Home Apparel RMG exports to UK may grow 2.5 times by 2030: RAPID

RMG exports to UK may grow 2.5 times by 2030: RAPID

Having left the European Union, the United Kingdom is going to launch the Developing Countries Trading Scheme to replace the Generalised Scheme of Preferences (GSP) offering lower tariffs and simpler rules of origin requirements for exporting to the UK to facilitate growth in trade with developing countries such as Bangladesh.

With this relaxation in export terms, set to take effect this year, Bangladesh’s exports of readymade garments to the UK may increase two and a half times to $11 billion by 2030, a study by the private research organisation Research and Policy Integration for Development (RAPID) has found.

The study report was published in a stakeholder consultation, entitled “Expanding and diversifying export to the UK under the developing countries trading system”, at the Brac Inn Centre in the capital’s Mohakhali on Thursday.

RAPID chairman Dr Mohammad Abdur Razzaque, highlighting the rationale of this forecast, said that the average annual growth rate of Bangladesh’s apparel export to the UK in the last decade was 8%. 

“As some conditions have been relaxed in the DCTS and China’s market share is declining there, the growth rate could be 10% till 2026. On the other hand, after LDC graduation in 2026, Bangladesh’s duty-free export facility under market preferences to countries other than the member-states of the European Union will come to an end and so the concentration in the UK will increase. And for this reason, the growth projection for exports to the UK is 15% beginning 2026.”

Bangladesh’s total annual apparel exports to the UK could rise to $11 billion by 2030, he added.

The UK as a single country is Bangladesh’s third largest export market. In FY22, Bangladesh exported $4.8 billion worth of garments to the UK market.

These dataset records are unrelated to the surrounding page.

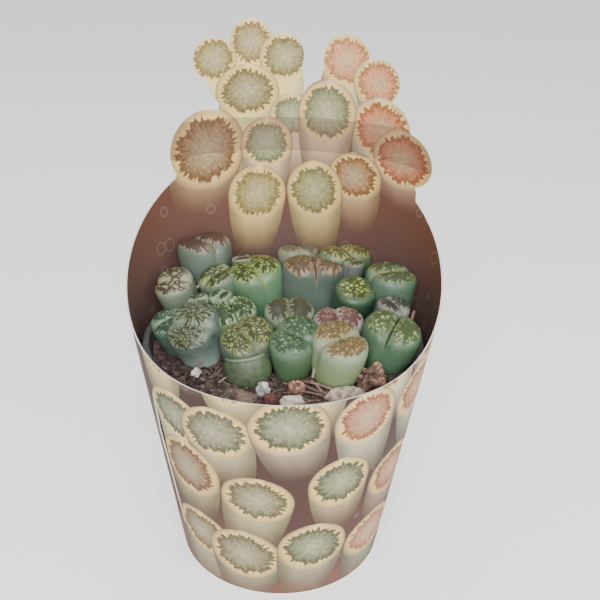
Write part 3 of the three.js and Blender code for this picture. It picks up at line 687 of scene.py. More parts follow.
# The flat sheet's outlines: what keeps card, what cuts it, and the printed pebbles of each side, each
# with its own pebble. Where pebbles overlap, the later one is in front.
def sleevePlan():
    form = sleeveForm
    outlines = [("keep", None, panelLoop())]
    web = []
    for corner, following in zip(crestWeb, crestWeb[1:] + crestWeb[:1]):
        web += splitLine(corner, following, form["webStep"])
    outlines.append(("keep", None, [toFlat(backBearing(*p), p[1]) for p in web]))
    outlines += [("keep", None, lobeLoop(*lobe)) for lobe in crestLobes]
    halfTurn = math.degrees(form["slotWidth"] / 2 / sleeveRadius(form["slotLow"]))
    left, right = form["slotBearing"] - halfTurn, form["slotBearing"] + halfTurn
    outlines.append(("cut", None, [toFlat(left, form["slotLow"]), toFlat(right, form["slotLow"]),
                                   toFlat(right, form["slotHigh"]), toFlat(left, form["slotHigh"])]))
    crest, inner, outer = makePebbles()
    outlines += [("both", pebble, pebbleFlat(pebble)) for pebble in crest]
    outlines += [("out", pebble, pebbleFlat(pebble)) for pebble in outer]
    outlines += [("in", pebble, pebbleFlat(pebble)) for pebble in inner]
    return outlines


# The sheet rolled to its cone, in mm. Two layers hold the number of the outline whose pebble is
# printed on each side of a face, or -1.
def rollSheet(outlines):
    form = sleeveForm
    flat, loops = [], []
    for _, _, loop in outlines:
        area = sum(p.x * q.y - q.x * p.y for p, q in zip(loop, loop[1:] + loop[:1]))
        order = list(range(len(flat), len(flat) + len(loop)))
        loops.append(order if area > 0 else order[::-1])
        flat += loop
    for k in range(1, int(360 / form["gridTurn"])):
        for row in range(1, int(form["gridTop"] / form["gridRise"])):
            shift = 0.5 * (row % 2)
            flat.append(toFlat(form["seam"] + form["gridTurn"] * (k + shift), row * form["gridRise"]))
    spots, _, triangles, _, _, owners = geometry.delaunay_2d_cdt(flat, [], loops, 1, 1e-4)

    bm = bmesh.new()
    printed = {side: bm.faces.layers.int.new(side + "Pebble") for side in ("out", "in")}
    verts = []
    for spot in spots:
        bearing = spot.x / form["flatRadius"] + math.radians(form["seam"])
        radius = sleeveRadius(spot.y)
        verts.append(bm.verts.new((radius * math.sin(bearing), -radius * math.cos(bearing), spot.y)))
    for triangle, over in zip(triangles, owners):
        kinds = {outlines[k][0] for k in over}
        if "keep" not in kinds or "cut" in kinds:
            continue
        face = bm.faces.new([verts[k] for k in triangle])
        for side, layer in printed.items():
            face[layer] = max((k for k in over if outlines[k][0] in (side, "both")), default=-1)
    bmesh.ops.delete(bm, geom=[v for v in bm.verts if not v.link_faces], context="VERTS")
    bmesh.ops.remove_doubles(bm, verts=bm.verts, dist=0.01)
    return bm, printed


# gives the sheet its thickness and lifts the lip beside the slot; returns the points of the inside
def thickenCard(bm):
    form = sleeveForm
    outer = set(bm.verts)
    bmesh.ops.extrude_face_region(bm, geom=bm.faces[:])
    inner = {v for v in bm.verts if v not in outer}
    for vert in bm.verts:
        bearing = math.degrees(math.atan2(vert.co.x, -vert.co.y))
        away = Vector((vert.co.x, vert.co.y, 0)).normalized()
        left = math.radians(form["slotBearing"] - bearing) * sleeveRadius(vert.co.z)
        near = max(1 - left / form["lipReach"], 0) if left > 0 else 0
        tall = smoothStep(form["slotLow"], form["slotLow"] + form["lipEase"], vert.co.z)
        tall *= 1 - smoothStep(form["slotHigh"] - form["lipEase"], form["slotHigh"], vert.co.z)
        move = form["lipLift"] * near ** 1.5 * tall
        if vert in inner:
            move -= form["card"]
        vert.co += away * move
    bmesh.ops.recalc_face_normals(bm, faces=bm.faces)
    return inner


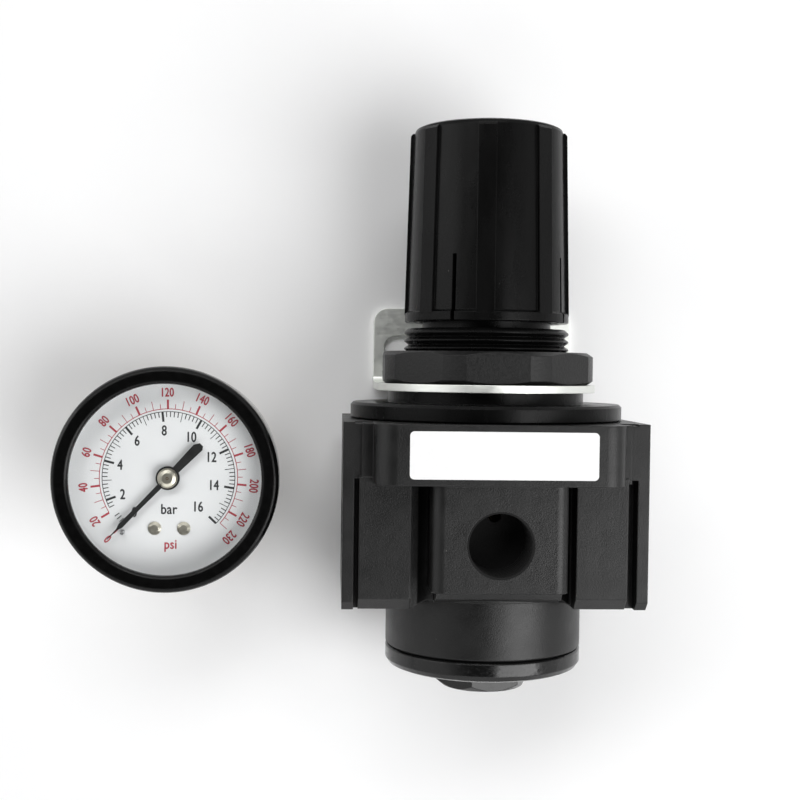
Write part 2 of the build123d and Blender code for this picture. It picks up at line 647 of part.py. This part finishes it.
tail_x = gauge_x + sector_tail[0]
tail_y = pivot_y + sector_tail[1]
tip_x = gauge_x + 10.6
tip_y = gauge_y + 3.0
with BuildPart() as link:
    with BuildSketch(Plane.XY.offset(24.6)):
        with Locations((tail_x, tail_y), (tip_x, tip_y)):
            Circle(0.9)
        Polygon((tail_x - 0.55, tail_y + 0.2), (tail_x + 0.55, tail_y - 0.2), (tip_x + 0.55, tip_y - 0.2),
                (tip_x - 0.55, tip_y + 0.2), align=None)
        with Locations((tip_x, tip_y)):
            Circle(0.45, mode=Mode.SUBTRACT)
    extrude(amount=1.2)
    with Locations((tail_x, tail_y, 25.8)):
        Cylinder(0.4, 2.2, align=(Align.CENTER, Align.CENTER, Align.MIN))
save(link, "link")

with BuildPart() as hairspring:
    with BuildSketch(gauge_level(28.4)):
        Polygon(
            *[((0.6 + 0.0016 * d) * cos(radians(d)), (0.6 + 0.0016 * d) * sin(radians(d)))
              for d in range(0, 1081, 15)],
            *[((0.72 + 0.0016 * d) * cos(radians(d)), (0.72 + 0.0016 * d) * sin(radians(d)))
              for d in range(1080, -1, -15)], align=None)
    extrude(amount=0.7)
save(hairspring, "hairspring")

# flattened tube bent to an arc, its closed end carrying the ear the link hangs on
with BuildPart() as bourdon_tube:
    with BuildSketch(gauge_radial(tube_start)):
        with Locations((14.5, 23.5)):
            RectangleRounded(1.7, 6, 0.8)
        with Locations((14.5, 23.5)):
            RectangleRounded(1.0, 5.3, 0.45, mode=Mode.SUBTRACT)
    revolve(axis=gauge_axis, revolution_arc=tube_arc)
    with BuildSketch(gauge_radial(tube_start)):
        with Locations((14.5, 23.5)):
            RectangleRounded(2.1, 6.3, 0.8)
    extrude(amount=1.4)
    block((tip_x - 0.9, tip_y - 1.2, 23.2), (gauge_x + 14.4, tip_y + 0.6, 24.5))
    with Locations((tip_x, tip_y, 24.4)):
        Cylinder(0.4, 1.7, align=(Align.CENTER, Align.CENTER, Align.MIN))
save(bourdon_tube, "bourdon_tube")
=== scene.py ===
import bmesh
import bpy
from math import cos, pi, radians, sin
from mathutils import Matrix, Vector


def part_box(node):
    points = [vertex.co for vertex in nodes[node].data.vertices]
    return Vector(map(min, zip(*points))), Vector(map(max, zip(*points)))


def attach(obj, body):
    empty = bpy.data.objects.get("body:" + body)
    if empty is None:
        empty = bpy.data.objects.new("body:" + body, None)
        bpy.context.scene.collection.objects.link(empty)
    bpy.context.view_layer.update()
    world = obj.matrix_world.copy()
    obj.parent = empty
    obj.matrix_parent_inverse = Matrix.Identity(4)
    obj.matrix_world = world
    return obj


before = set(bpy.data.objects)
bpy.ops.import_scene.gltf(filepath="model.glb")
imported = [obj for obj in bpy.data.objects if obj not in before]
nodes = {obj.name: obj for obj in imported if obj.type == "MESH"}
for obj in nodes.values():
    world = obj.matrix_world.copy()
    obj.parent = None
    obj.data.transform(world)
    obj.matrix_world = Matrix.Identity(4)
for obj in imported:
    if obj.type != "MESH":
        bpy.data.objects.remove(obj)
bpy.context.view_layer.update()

# ======== Camera ========
# Looks straight down on the parts as they lie on the table, the knob up the picture.
eye = bpy.data.cameras.new("camera")
eye.sensor_width = 36
eye.lens = 58.14
camera = bpy.data.objects.new("camera", eye)
camera.location = (-0.02958, 0.03112, 0.27925)
camera.rotation_euler = (radians(-1.477), radians(-2.903), radians(0.727))
bpy.context.scene.collection.objects.link(camera)
bpy.context.scene.camera = camera
bpy.context.scene.view_settings.view_transform = "Standard"

# ======== Floor and studio light ========
# A white sheet on a table, lit by two broad soft lights from the right and the upper left.


class Value:
    """One output of a shader node, which takes part in Python sums."""

    def __init__(self, material, socket):
        self.material = material
        self.socket = socket

    def sum(self, operation, *terms):
        return self.material.node("ShaderNodeMath", {"operation": operation}, dict(enumerate(terms)))

    def __add__(self, other):
        return self.sum("ADD", self, other)

    def __radd__(self, other):
        return self.sum("ADD", other, self)

    def __sub__(self, other):
        return self.sum("SUBTRACT", self, other)

    def __rsub__(self, other):
        return self.sum("SUBTRACT", other, self)

    def __mul__(self, other):
        return self.sum("MULTIPLY", self, other)

    def __rmul__(self, other):
        return self.sum("MULTIPLY", other, self)

    def __truediv__(self, other):
        return self.sum("DIVIDE", self, other)

    def __gt__(self, other):
        return self.sum("GREATER_THAN", self, other)

    def __lt__(self, other):
        return self.sum("LESS_THAN", self, other)

    def ramp(self, low, high, to_low=0.0, to_high=1.0):
        """Smooth change from to_low at low to to_high at high."""
        return self.material.node(
            "ShaderNodeMapRange", {"interpolation_type": "SMOOTHSTEP"},
            {"Value": self, "From Min": low, "From Max": high, "To Min": to_low, "To Max": to_high})


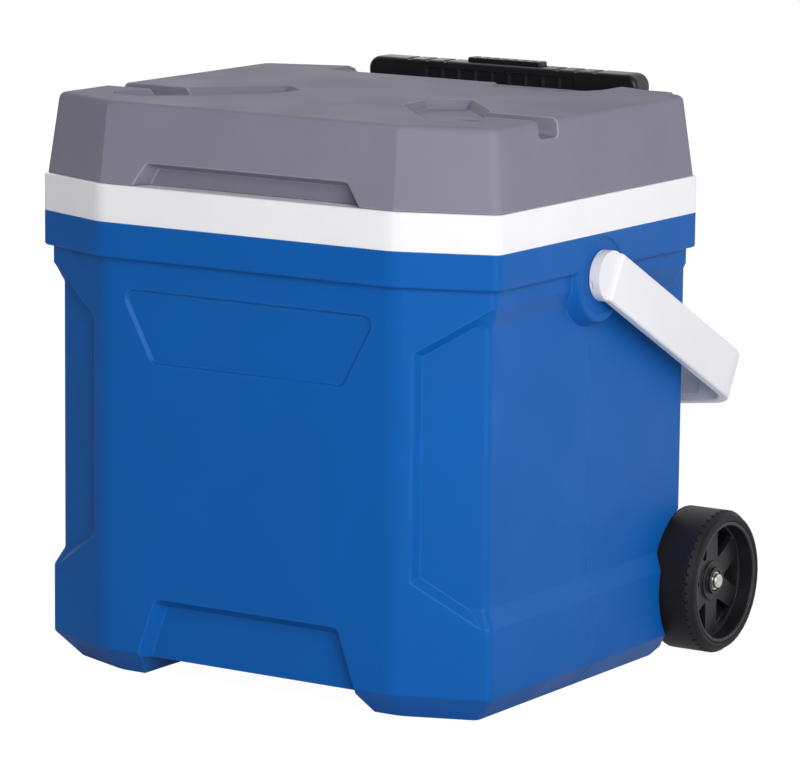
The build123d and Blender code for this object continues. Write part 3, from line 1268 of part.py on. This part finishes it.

Although China is in the top position in apparel exports to the UK, its share of apparel exports has been declining over the past years.

According to RAPID data, Bangladesh has gained most of the share lost by China in the UK market.

Data show that China’s share in the UK clothing market fell from 37% to 21% in the 11 years from 2010 to 2021. During the same period, Bangladesh’s share in the UK apparel market doubled to over 14%. Bangladesh now holds the second position in the UK market.

At present, Bangladesh has to meet the condition of a 30% value addition for exporting clothes to the EU market as well as the UK.

Besides, there is also a condition for Bangladesh to ratify 32 international conventions.

But in the UK’s new trade scheme for developing countries, value audition criteria have been reduced by five percentage points to 25%. Moreover, the condition to adhere to 32 international conventions is also not there, although they can look into the matter if there is a human rights violation.

At the seminar, sector insiders emphasised the need for diversifying Bangladesh’s export basket. 

In this case, entrepreneurs pointed out the tendency to ignore letters of credit while receiving payment from the UK market, problems in testing some products, not being connected to the supply chain, and the lack of local government policy support.

Commerce Secretary Tapan Kanti Ghosh said that the issue related to payment will be resolved through discussion with the Bangladesh Bank.

Dr M Abu Eusuf, executive director of RAPID, presided over the meeting while Export Promotion Bureau (EPB) Vice Chairman AHM Ahsan, Bangladesh Trade and Tariff Commission Chairman Md Faizul Islam, Foreign, Commonwealth and Development Office’s Deputy Development Director Dr Duncan Overfield also spoke on the occasion, among others.